“How FDR’s Court-Packing Plan Set Progressive Policies Back by 25 Years”

Over at the Balkinization blog, I have a post with historical perspective on emerging debates among some Democrats over whether, if they have the political power to do so after 2020, they ought to increase the size of the Supreme Court. Here are some excerpts:

The circumstances favoring FDR’s Court-packing plan would seem to be about as favorable as might be imagined, yet FDR not only lost the Court-packing battle, that loss was politically devastating for the New Deal overall.  
          First, let’s recall just how breathtaking and profound the Court’s conflict was in that era with FDR’s and Congress’ policies.  The major highlights are widely known and still taught in law schools – the Court’s invalidation of the National Industrial Recovery Act (NIRA) or the Agricultural Adjustment Act (AAA).   
          But here is a sense of the range of national and state legislation and presidential action the Court held unconstitutional in one 17-month period starting in January, 1935: the NIRA, both its Codes of Fair Competition and the president’s power to control the flow of contraband oil across state lines; the Railroad Retirement Act; the Frazier-Lemke Farm Mortgage Moratorium Act; the effort of the president to get the administrative agencies to reflect his political vision (Humphrey’s Executor); the Home Owners’ Loan Act; a federal tax on liquor dealers; the AAA; efforts of the new SEC’s attempt to subpoena records to enforce the securities laws; the Bituminous Coal Conservation  Act; the Municipal Bankruptcy Act, which Congress passed to enable local governments to use the bankruptcy process; and, perhaps most dramatically, in Morehead v. Tipaldo, minimum-wage laws on the books in a third of the states, in some cases, for decades.  Some of these decisions have withstood the test of time, but most, of course, have not.   . . .

Second, FDR was in as strong a political position as any President has ever been in the modern era.  He had just won 60.8% of the popular vote, the largest popular majority ever at the time.  In the electoral college, he had won 98.5% of the electoral votes (all but the eight votes of ME and VT).  The Court-packing bill was the first piece of legislation FDR put forward after this massive 1936 electoral triumph.  And the 1936 elections were a sweep for the Democrats in the House and Senate, too.  In the Senate, the Democrats held 76 Senate seats, Republicans just 16 (sorry AK and HW, you weren’t states yet).  In the House, Democrats had a 334-88 advantage. . . .
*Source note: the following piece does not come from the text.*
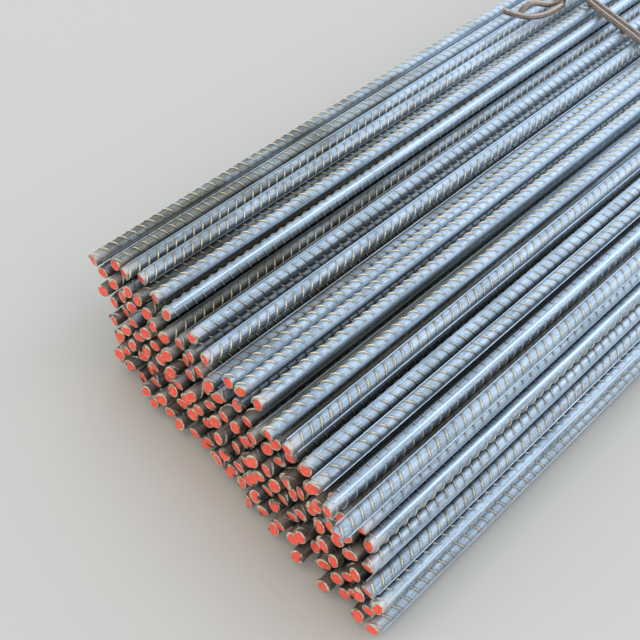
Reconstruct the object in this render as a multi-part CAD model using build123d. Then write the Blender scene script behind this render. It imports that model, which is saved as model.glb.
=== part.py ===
"""A tied bundle of ribbed reinforcing bar, lying on a level floor.

The bars are 12 mm stock, 6 m long, and lie along X. The painted ends are at -X, +Y is across
the bundle and +Z is up. Each bar is its own solid of the nominal size. Rows of bars share a
node. Three ties of annealed wire rod, each wound twice round the bars with its two ends twisted
together on top, hold the bundle. The origin is on the floor, below the middle.
"""
import os
from math import atan2, ceil, cos, pi, radians, sin, sqrt
from random import Random

from build123d import *

# the bars
bar_diameter = 12.0
bar_length = 6000.0
bar_sides = 16  # round stock is drawn with flats that hold the area of the circle
rib_standoff = 0.8  # the ribs keep the round cores of two touching bars this far apart
pitch = bar_diameter + rib_standoff

# the section of the bundle: how far apart the bars of the lowest row lie, in pitches, from left
# to right as seen from the painted ends; the higher rows lie in the valleys that this leaves
row_spread = [
    1.10, 1.30, 1.06, 1.42, 1.18, 1.04, 1.34, 1.24, 1.05, 1.38, 1.12, 1.28, 1.06, 1.20, 1.44,
    1.08, 1.26, 1.10, 1.36, 1.05, 1.22, 1.32, 1.08, 1.16, 1.40, 1.10, 1.20, 1.12, 1.25, 1.10,
]
# the left side of the bundle overhangs and its right side leans in, so the rows are staggered
row_first_column = [5, 4, 4, 3, 2, 1, 0]
row_last_column = [26, 25, 25, 24, 23, 22, 21]
# the bars of the uneven top row, in pitches from its left edge, with the place of each painted
# end along X; the deep ones are laid before the ones that rest beside them
top_bars = [
    (0.0, 46.0), (1.25, 55.0), (2.30, 53.0), (3.60, 57.0), (5.65, 48.0), (7.15, 42.0),
    (9.95, 36.0), (11.65, 28.0), (14.03, 22.0), (15.08, 21.0), (16.45, 21.0), (18.55, 4.0),
    (20.00, 4.0), (21.60, 0.0), (22.75, -9.0), (24.30, -17.0), (25.75, -28.0),
]

# the painted ends aren't squared up: they run back towards the left and forward lower down
end_at_left = 52.0
end_skew = 0.18
end_lean = 0.18
end_scatter = (-7.0, 6.0)

# the ties
wire_diameter = 6.5
wire_sides = 10
largest_bend = 24.0  # degrees, of each mitre where the wire goes round a bar
wire_clearance = 0.5
tie_from_end = 620.0
tie_count = 3
tie_skews = [0.43, -0.12, 0.16]
wire_turns = 2
top_run_bars = 3  # the wire's corners that are more bars than this above its first are on its top
# the twisted ends of a tie are bent over along the bars
knot_from_left = 57.0
twist_turns = 1.0
twist_length = 38.0
twist_steps = 8
twist_rise = (13.0, 8.0)
# where the two ends leave the bars and rise to the twist, beside its line and above the bars, in
# wire diameters; the second one also passes over the first at a shoulder
foot_spread = 2.2
knee_spread = 1.2
first_knee_rise = 0.7
second_knee_rise = 1.0
shoulder_rise = 1.7
shoulder_spread = 5.5  # mm, because it stays between the strands of the twist
# the cut tails beyond the twist: forward, across and up from the end of each strand
first_tail = [(18.0, 2.0, -2.0), (36.0, 8.0, -1.5), (50.0, 19.0, 1.5), (60.0, 32.0, 7.0)]
second_tail = [(9.0, 4.0, 0.5), (20.0, 12.0, 4.5), (31.0, 16.0, 4.0), (40.0, 15.0, -1.0)]

bar_radius = bar_diameter / 2
wire_radius = wire_diameter / 2


def row_places(row):
    """Centres of one row: each bar touches two bars of the row under it."""
    places = []
    for column in range(row_first_column[row], row_last_column[row] + 1):
        under = row_spread[column:column + row]
        across = sum(row_spread[:column]) + sum(under) / 2
        rise = sum(sqrt(1 - (step / 2) ** 2) for step in under)
        places.append((-pitch * across, pitch * rise))
    return places


def laid_place(across, bars):
    """Centre of a bar that is laid down at a place across until it meets a bar."""
    heights = []
    for y, z in bars:
        offset = abs(y - across)
        if offset < pitch:
            heights.append(z + sqrt(pitch ** 2 - offset ** 2))
    return (across, max(heights, default=0.0))


def section():
    """Rows of (y, z) centres, the lowest row first, the laid top row last."""
    rows = [row_places(row) for row in range(len(row_first_column))]
    lying = [place for row in rows for place in row]
    left = rows[-1][0][0] + pitch / 2
    top = []
    for across, _ in top_bars:
        place = laid_place(left - across * pitch, lying)
        lying.append(place)
        top.append(place)
    return rows + [top]


def round_section(diameter, sides):
    """A polygon with the area of the round section that it stands for."""
    return RegularPolygon(diameter / 2 * sqrt(2 * pi / (sides * sin(2 * pi / sides))), sides)


def bar(place, end):
    """One bar, from its painted end along +X."""
    start = Plane(origin=(end, place[0], place[1]), x_dir=(0, 1, 0), z_dir=(1, 0, 0))
    return extrude(start * round_section(bar_diameter, bar_sides), bar_length).solid()


def outline(places):
    """The bars that a taut wire bears on, anticlockwise as seen from +X, from the lowest left."""
    points = sorted(set(places))
    lower = []
    for point in points:
        while len(lower) > 1 and turn(lower[-2], lower[-1], point) <= 0:
            lower.pop()
        lower.append(point)
    upper = []
    for point in reversed(points):
        while len(upper) > 1 and turn(upper[-2], upper[-1], point) <= 0:
            upper.pop()
        upper.append(point)
    return lower[:-1] + upper[:-1]


def turn(a, b, c):
    """Twice the signed area of a triangle."""
    return (b[0] - a[0]) * (c[1] - a[1]) - (b[1] - a[1]) * (c[0] - a[0])


def wire_corners(places, stand_off):
    """Corners of the wire's line, which bends round each bar of the outline in small mitres."""
    bars = outline(places)
    corners = []
    for index, (y, z) in enumerate(bars):
        before = bars[index - 1]
        after = bars[(index + 1) % len(bars)]
        came = atan2(z - before[1], y - before[0]) - pi / 2
        turned = (atan2(after[1] - z, after[0] - y) - pi / 2 - came) % (2 * pi)
        bends = ceil(turned / radians(largest_bend))
        half = turned / bends / 2
        for bend in range(bends):
            angle = came + (2 * bend + 1) * half
            reach = stand_off / cos(half)
            corners.append((y + reach * cos(angle), z + reach * sin(angle)))
    return corners


def strand(route, start_angle):
    """One strand of the twist, from its root to its last step."""
    points = []
    reach = (wire_radius + wire_clearance) / cos(pi * twist_turns / twist_steps)
    for step in range(twist_steps + 1):
        share = step / twist_steps
        angle = start_angle - 2 * pi * twist_turns * share
        height = twist_rise[0] + (twist_rise[1] - twist_rise[0]) * share
        points.append((
            route[0] - twist_length * share,
            route[1] + reach * cos(angle),
            route[2] + height + reach * sin(angle),
        ))
    return points


def tail(end, steps):
    """The cut end of a strand, bent away from the twist."""
    return [(end[0] - forward, end[1] + across, end[2] + up) for forward, across, up in steps]


def tie_route(places, place, skew):
    """Corners of one tie's wire, from its one cut end to the other, twice round the bars."""
    stand_off = bar_radius + wire_clearance + wire_radius
    corners = wire_corners(places, stand_off)
    middle = (max(y for y, z in places) + min(y for y, z in places)) / 2
    knot = max(y for y, z in places) - knot_from_left
    top = sorted(corner for corner in corners if corner[1] > corners[0][1] + top_run_bars * bar_diameter)
    after = max(corner for corner in top if corner[0] < knot)
    before = min(corner for corner in top if corner[0] > knot)
    level = after[1] + (before[1] - after[1]) * (knot - after[0]) / (before[0] - after[0])
    first = corners.index(after)
    around = corners[first:] + corners[:first]
    lowest = min(corners, key=lambda corner: (round(corner[1], 3), corner[0]))
    step = (wire_diameter + wire_clearance) * sqrt(1 + skew ** 2)

    def along(y, turns):
        return place + skew * (y - middle) + turns * step

    loops = []
    for turns in range(wire_turns):
        passed = 0
        for corner in around:
            loops.append((along(corner[0], turns + passed), corner[0], corner[1]))
            if corner == lowest:
                passed = 1
    root = (along(knot, 0) - wire_diameter, knot, level)
    first_strand = strand(root, pi)
    second_strand = strand(root, 0.0)
    # the ends leave the bars on both sides of the turn between them, which passes under the twist
    far = foot_spread * wire_diameter
    near = knee_spread * wire_diameter
    first_foot = (along(knot - far, 0), knot - far, level)
    first_knee = (along(knot - near, 0), knot - near, level + first_knee_rise * wire_diameter)
    second_foot = (along(knot + far, wire_turns), knot + far, level)
    second_knee = (
        along(knot + near, wire_turns), knot + near, level + second_knee_rise * wire_diameter,
    )
    second_shoulder = (
        along(knot, wire_turns) - wire_diameter, knot + shoulder_spread,
        level + shoulder_rise * wire_diameter,
    )
    return (
        tail(first_strand[-1], first_tail)[::-1] + first_strand[::-1] + [first_knee, first_foot]
        + loops + [second_foot, second_knee, second_shoulder]
        + second_strand + tail(second_strand[-1], second_tail)
    )


def tie(places, place, skew):
    """One wire wound twice round the bars, its ends twisted together."""
    line = Polyline(*tie_route(places, place, skew))
    start = Plane(origin=line @ 0, z_dir=line % 0)
    wire = start * round_section(wire_diameter, wire_sides)
    return sweep(wire, path=line, transition=Transition.RIGHT).solid()


rows = section()
bars_by_row = []
chance = Random(12)
every_place = [place for row in rows for place in row]
left_edge = max(y for y, z in every_place)
top_level = max(z for y, z in every_place)
for row in rows[:-1]:
    solids = []
    for y, z in row:
        end = end_at_left - end_skew * (left_edge - y) - end_lean * (top_level - z)
        solids.append(bar((y, z), end + chance.uniform(*end_scatter)))
    bars_by_row.append(solids)
bars_by_row.append([bar(place, end) for place, (_, end) in zip(rows[-1], top_bars)])

pieces = {}
for number, solids in enumerate(bars_by_row, start=1):
    pieces[f"bars_row_{number}"] = solids
tie_spacing = (bar_length - 2 * tie_from_end) / (tie_count - 1)
for number in range(tie_count):
    place = tie_from_end + number * tie_spacing
    pieces[f"tie_{number + 1}"] = [tie(every_place, place, tie_skews[number % len(tie_skews)])]

# the origin goes to the floor below the middle of the bundle
box = Compound([solid for solids in pieces.values() for solid in solids]).bounding_box()
to_origin = Vector(-box.center().X, -box.center().Y, -box.min.Z)
os.makedirs("parts", exist_ok=True)
for name, solids in pieces.items():
    export_step(Compound([solid.translate(to_origin) for solid in solids]), f"parts/{name}.step")
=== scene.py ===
"""The look of a tied bundle of ribbed reinforcing bar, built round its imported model.

Lengths are in metres, in the model's own frame: +X runs along the bars, away from their painted
ends, +Y is across the bundle and +Z is up. The floor is at z = 0.
"""

import math
import random

import bmesh
import bpy
from mathutils import Matrix, Vector


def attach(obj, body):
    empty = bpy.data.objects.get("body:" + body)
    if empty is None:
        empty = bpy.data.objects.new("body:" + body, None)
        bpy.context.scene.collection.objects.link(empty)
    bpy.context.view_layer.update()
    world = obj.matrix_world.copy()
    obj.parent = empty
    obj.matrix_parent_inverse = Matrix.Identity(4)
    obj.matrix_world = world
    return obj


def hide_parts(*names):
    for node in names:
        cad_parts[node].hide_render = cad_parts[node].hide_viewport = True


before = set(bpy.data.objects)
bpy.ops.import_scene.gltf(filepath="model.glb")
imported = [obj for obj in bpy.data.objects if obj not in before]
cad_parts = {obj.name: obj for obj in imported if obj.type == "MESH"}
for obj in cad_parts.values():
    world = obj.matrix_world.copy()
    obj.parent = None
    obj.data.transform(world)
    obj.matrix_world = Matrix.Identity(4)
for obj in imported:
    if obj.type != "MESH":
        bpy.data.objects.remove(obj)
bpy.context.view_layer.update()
bpy.ops.object.select_all(action="DESELECT")

# Where the bars lie
# The solids of a row give the line of each of its bars: the painted end, the far end, and the
# place of the axis across and up.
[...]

Yet despite FDR’s popularity and the Court’s actions, almost as soon as he announced the Court-packing bill, two-thirds of the newspapers that had endorsed FDR came out vociferously against the plan.  This response was geographically widespread, bipartisan, and intense.  The most common charge was that FDR was seeking “dictatorial powers,” a particularly resonant charge in that era.  . . .

Why was FDR’s decision to engage Court-packing so destructive politically for him and the rest of his domestic agenda?  The simple answer is that, even for the most popular President in modern political history –at the zenith of his popularity — changing the size of the Court for political reasons was widely viewed as a dangerous form of political over-reaching. 
Finally, and perhaps most importantly, when FDR lost the Court-packing fight, he didn’t just lose that one battle:  that battle was politically catastrophic for much of the rest of his domestic political agenda.  Indeed, the fight over Court packing largely killed the progressive legislative agenda until the 1960s.  As FDR’s second vice president, Henry Wallace, observed in looking back at these events: “The whole New Deal really went up in smoke as a result of the Supreme Court fight.”  The next major item on FDR’s agenda had been national health-care; after the Court-packing fight, FDR felt forced to drop the issue.  As a Fortune magazine poll in July 1937 put it: “The Supreme Court struggle had cut into the President’s popularity as no other issue ever had.”  The Republican Party had been declared virtually dead in the wake of the 1936 elections.  But in the 1938 mid-terms, the Democratic Party lost 71 House seats, 6 Senate seats, and 12 governorships; nationwide, the two parties divided the congressional vote almost evenly (all the more remarkable because the Democratic Party had a near monopoly in the South). . . .

But if debates about Court-packing move from campaign rhetoric to potential legislation, it is worth being aware that when the most popular president in history, with a Congress his party controlled overwhelmingly, clashed with the Court that was the most aggressive in American history in pervasively challenging national political power, FDR not only failed to get Court-packing legislation enacted, the effort generated a political firestorm that cost FDR the rest of his domestic agenda.